En la carretera
Por
Carlos Leal
En su libro Estúpidos hombres blancos, Michael Moore dedicaba un capítulo entero a marcar sus diferencias con la izquierda europea. Uno de sus principales puntos de discrepancia tenía que ver con los coches: da igual que contaminen, o que se basen en una fuente de energía no renovable, para Moore poseer un automóvil y tener acceso a gasolina barata es un derecho fundamental de todo americano. Resulta sencillo imaginarle defendiendo su idea con la misma vehemencia que los protagonistas de Bowling for Columbine reservaban para su derecho a portar armas. Y es que en Estados Unidos el coche no es sólo un instrumento; es una extensión de la propia persona, una máquina prodigiosa que guarda en su interior un sueño de libertad.

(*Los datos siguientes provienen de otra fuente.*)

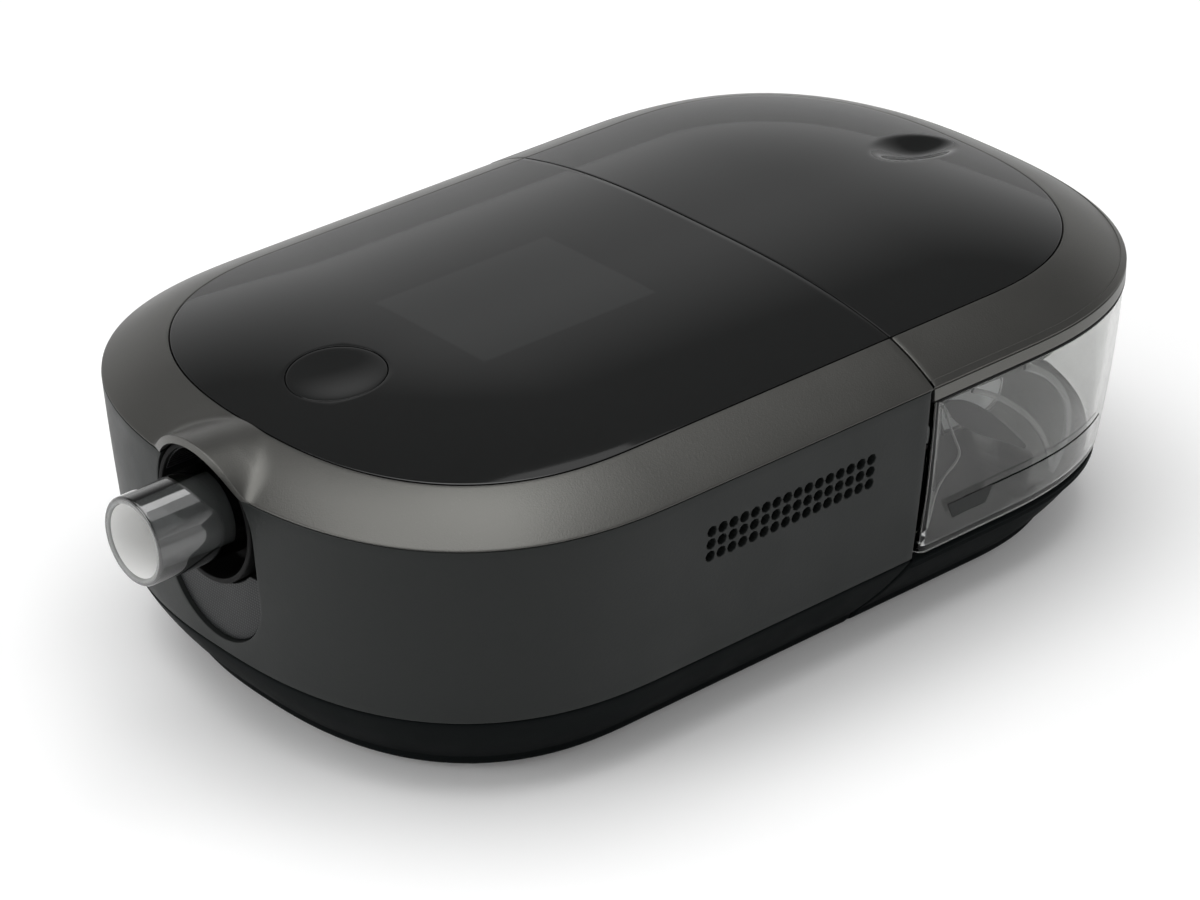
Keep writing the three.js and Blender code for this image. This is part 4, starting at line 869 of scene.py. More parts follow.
def make_wall(scene):
    """Side wall with its flat end, the slot of the outlet, the vents, the filter door's opening,
    the power inlet's opening and the two ports."""
    form = Form(scene)
    sizes, outlet = scene.machine_panel, scene.machine_outlet
    end, corner, lip = form.machine_end, 1.5, 0.2
    low, high = form.base_top + 0.4 + lip, form.wall_top - 0.4 - lip
    pitch, hole = mm(sizes.vent_pitch), mm(sizes.vent_width) / 2 + lip
    columns, rows = sizes.vent_columns, sizes.vent_rows
    cell = pitch / 2
    vent_x = 4.95 - pitch * np.arange(columns)[::-1]
    vent_z = 56.0 + pitch * (np.arange(rows) - (rows - 1) / 2)
    left, right, under, over = vent_x[0], vent_x[-1], vent_z[0], vent_z[-1]
    start = -66  # where the long side's own lines begin
    near_x = lines_of(
        np.linspace(start, left - cell, 9),
        np.linspace(left - cell, right + cell, 2 * columns + 1),
        np.linspace(right + cell, end - corner, 9),
    )
    door, inlet = (-61.5, -2.2, PORT_LOW, PORT_HIGH), (-2.2, 20.5, 26.8, 48.2)
    far_x = lines_of(
        np.linspace(start, door[0], 3),
        np.linspace(*door[:2], 25),
        np.linspace(*inlet[:2], 12),
        [end - corner],
    )
    zs = lines_of(
        np.linspace(low, inlet[2], 3),
        [PORT_LOW, 33.0, 36.0, 40.0, 44.0, inlet[3]],
        np.linspace(under - cell, over + cell, 2 * rows + 1),
        [PORT_HIGH, 66.0, 69.0, high],
    )

    def place(a, z):
        return np.stack([*form.outline(a, form.wall_inset(z), end, corner), z], -1)

    def place_near(x, z):
        return place(2 + form.side_share(x, end, corner), z)

    def place_far(x, z):
        return place(np.minimum(7 - form.side_share(x, end, corner), 7.0), z)

    def place_end(y, z):
        """The flat end closes on the wall's own half width at each height."""
        line = end_line(y, form.half - form.wall_inset(z) - corner)
        return np.stack([end + 0 * y, line, z], -1)

    vents = [
        ((x - cell, x + cell, z - cell, z + cell), (x, z), (hole, hole), hole)
        for x in vent_x
        for z in vent_z
    ]
    openings = [
        (door, (-31.0, 47.0), (27.3 + lip, 13.3 + lip), 2.2),
        (inlet, (9.0, 37.5), (9.75 + lip, 8.25 + lip), 1.6),
    ]
    port = 11.9 + lip
    ports = [
        ((y - PORT_BLOCK, y + PORT_BLOCK, PORT_LOW, PORT_HIGH), (y, PORT_Z), (port, port), port)
        for y in PORTS
    ]
    skins = [
        sheet(near_x, zs, place_near, vents, rings=2),
        turned(sheet(far_x, zs, place_far, openings)),
        sheet(end_lines(), zs, place_end, ports),
    ]
    # the two corners of the flat end and the two arcs of the rounded one
    for stretch, count in ((3, 6), (5, 6), (1, 37), (7, 37)):
        skins.append(grid(place(*lattice(stretch + np.linspace(0, 1, count), zs))))
    # middle of the rounded end: rings from the field's edge to the slot
    cap, radius = form.cap, mm(outlet.well) / 2 + lip
    upright = np.full(len(zs) - 1, cap)
    y = np.concatenate([upright, np.linspace(cap, -cap, 33), -upright])
    z = np.concatenate([zs[:0:-1], np.full(33, zs[0]), zs[1:]])
    path = np.stack([y, z], -1)
    slot = recess_edge(mm(outlet.recess_foot) + radius, mm(outlet.height), radius, path)
    y, z = np.moveaxis(rings_between(path, slot, 8, 0.8), -1, 0)
    skins.append(skin(-form.end_x(y, form.wall_inset(z)), y, z))
    wall = thick(together(*skins), WALL, lip)
    put("side_wall", wall, "machine", "wall_plastic", ["side_shell"])
    # a sheet in the foam slot behind the vents, near-black as painted shade inside the holes: the
    # wall's own surface, drawn inward
    past = 4
    xs, zs = np.linspace(left - past, right + past, 45), np.linspace(under - past, over + past, 9)
    x, z = lattice(xs, zs)
    felt = thick(skin(x, WALL + 0.05 - form.side_y(x, form.wall_inset(z)), z), 0.6, 0.2)
    put("vent_felt", felt, "machine", "foam", look="well_black")


def hood_height(x, y, height):
    """Height of the hood's cone over the plan: axis + sqrt(R(x)^2 - y^2), with R 20.4 at the
    hood's front and 18.4 at its back; far below the rim outside it."""
    radius = 18.4 + 2.0 * np.clip((-116.2 - x) / 21.0, 0, 1)
    inside = radius**2 - y**2
    return np.where(inside > 0, height + np.sqrt(np.maximum(inside, 0)), height - 20.0)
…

Esta fascinación por los automóviles late hondo en el corazón de Cars, la nueva película del director John Lasseter. Durante casi dos horas, el director de Toy Story narra la historia del bólido de carreras Lightning McQueen, una especie de trasunto animado de Fernando Alonso. McQueen es un corredor novato que en su primer año en los circuitos aspira a ganar la copa Pistón; como Alonso, cuando gana se atribuye todo el mérito y cuando pierde le echa la culpa al equipo, y su mayor sueño en la vida es fichar por una escudería más importante. Sin embargo, mientras viaja a California para disputar la última carrera de la temporada se desvía de su camino y acaba en un pueblecito perdido en las grandes praderas de Estados Unidos, donde descubre que hay cosas más importantes en la vida que triunfar en las carreras.
Quizás si tuviera la fascinación por los coches que comparten Michael Moore, John Lasseter y el 76% de los críticos estadounidenses (según los datos de rottentomatoes), me hubiera resultado más sencillo dejarme llevar por los personajes de Cars y sumarme a la ola de entusiasmo que ha despertado. Sin embargo, a mí esta historia animada de automóviles con sentimientos me produce sobre todo extrañeza, como esa proverbial fiesta a la que no se ha sido invitado. Los chistes de coches no me hacen gracia (“ya tiene la copa en la guantera”, comenta el comentarista), no distingo la ruta 66 de la autopista 44, y las escenas de choques múltiples y de automóviles surcando las carreteras a toda velocidad me hacen sentir incómodo, como si estuviera viendo una frívola parodia de las campañas de la DGT.
Más allá de su excelente factura técnica -que comparte con las demás películas de Pixar- y de ocasionales chispazos de ingenio (sobre todo en el plano visual, no tanto en el guión), lo cierto es que vista con alguna distancia Cars pone en evidencia las limitaciones de John Lasseter como narrador. Y es que la película tiene un regusto rancio, no ya sólo en su mensaje profundamente conservador y anclado en el tópico, sino también en los medios cinematográficos que utiliza para ponerlo en pie. Lasseter abusa de la moraleja explícita, se embarca en excursos gratuitos que poco o nada hacen avanzar la narración (el tramo central de la película llega a hacerse interminable), e incluso, para horror del espectador adulto, cuela una empalagosa canción sin venir a cuento. Y por ahí sí que no paso. Ya no.